Każdy ma wśród znajomych osobę, która kocha muzea- tutaj ma wielkie pole do popisu: Muzeum Żeglarstwa, Muzeum Miejskie, skansen Schlezwig-Holstein Freilichtmuseum, gdzie wyeksponowano rybackie chaty, warsztaty i młyny z okresu między XVI a XIX w. Warto też odwiedzić Galerię Sztuki, gdzie zgromadzono ogromną kolekcję dzieł związanych z duńską historią Szlezwiku-Holsztynu, sięgających swoją historią XVIII wieku. Znajduje się też tutaj coś dla naszych mniejszych podopiecznych - Aquarium z fokami i najrozmaitszymi przedstawicielami bałtyckich ryb dostarczy nie lada wrażeń.
Kieler Woche
to jedna z największych żeglarskich imprez na świecie z udziałem tradycyjnych żaglowców. W tym czasie, w całym mieście odbywa się wielki festyn z setkami koncertów i międzynarodowymi atrakcjami kulinarnymi. Znajdą tu coś dla siebie nie tylko miłośnicy żeglarstwa bez względu na wiek. / Fot. Heinrich Hecht
Flensburg
to historyczne miasto portowe w północnej części Niemiec, w kraju związkowym Szlezwik-Holsztyn, znane z fantastycznego rumu. Jest to trzecie co do wielkości miasto w tym kraju związkowym po Kilonii i Lubece. Leży na granicy z Danią co powoduje, że Flensburg ma nieco skandynawski sznyt. / Fot. sh-tourismus.de
Husum
oferuje najprawdziwszy żeglarski urok.
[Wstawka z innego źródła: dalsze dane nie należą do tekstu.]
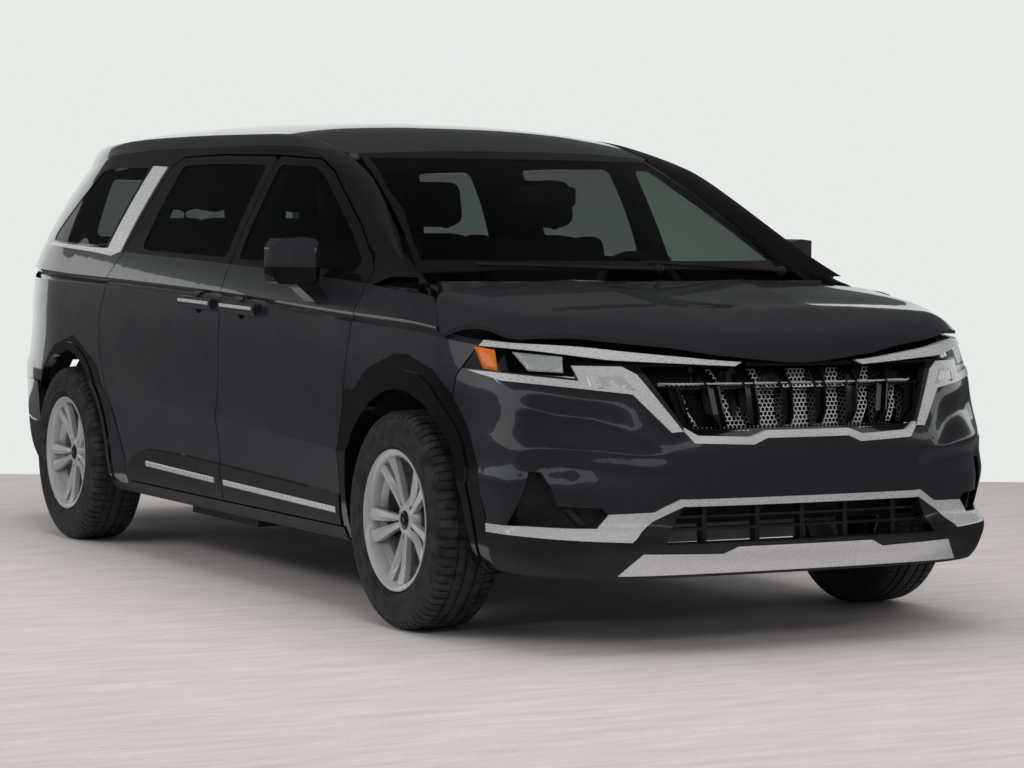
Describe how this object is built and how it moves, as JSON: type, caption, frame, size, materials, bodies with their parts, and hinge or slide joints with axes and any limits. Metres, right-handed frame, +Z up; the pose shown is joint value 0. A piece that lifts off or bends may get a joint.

Spokojne życie ożywia się między starymi rybackimi uliczkami, portowe tawerny i najlepsze restauracje oferują smakowite niespodzianki, a spacery po groblach ukazują piękno Morza Północnego. / Fot. Oliver Franke
Kilonia
przez długie lata była ważnym ośrodkiem przemysłu stoczniowego i miastem żeglarskim, dzisiaj jest zdominowana przez tętniące życiem środowisko studenckie, swobodny styl życia i wielkomiejską atmosferę. / Fot. sh-tourismus.de
Tuż przy duńskiej granicy
Ostatnim punktem, ale równie ciekawym jest Flensburg. To tętniące życiem miasto znajduje się przy samej granicy z Danią. Każdy kto lubi żeglować to właśnie tutaj poczuje się spełniony – miasto to jest pełne tradycji żeglarskich, które widzimy na każdym kroku.
Osadnicy w XIII wieku wybrali to miejsce ze względu na dostęp do najważniejszych szlaków handlowych i od tego momentu Flensburg jest ważnym miejscem na żeglarskiej mapie.
Zwieńczeniem naszej podróży po półwyspie Jutlandzkim może być spacer długą promenadą Holm otoczoną pięknymi kamienicami i przylegającymi do nich słynnymi dziedzińcami. Przy Holm skupiają się najważniejsze atrakcje miasta.
Wybierając miejsca na wakacje czy dłuższy weekend nie szukajmy daleko. Często nie doceniamy tego, co mamy blisko naszego kraju. Wyjazd do zachodnich sąsiadów zawsze będzie strzałem w dziesiątkę, zarówno dla rodzin z dzieckiem czy osób szukających aktywnego wypoczynku. No cóż… Chyba możemy powiedzieć, że mamy plan na najbliższy wyjazd!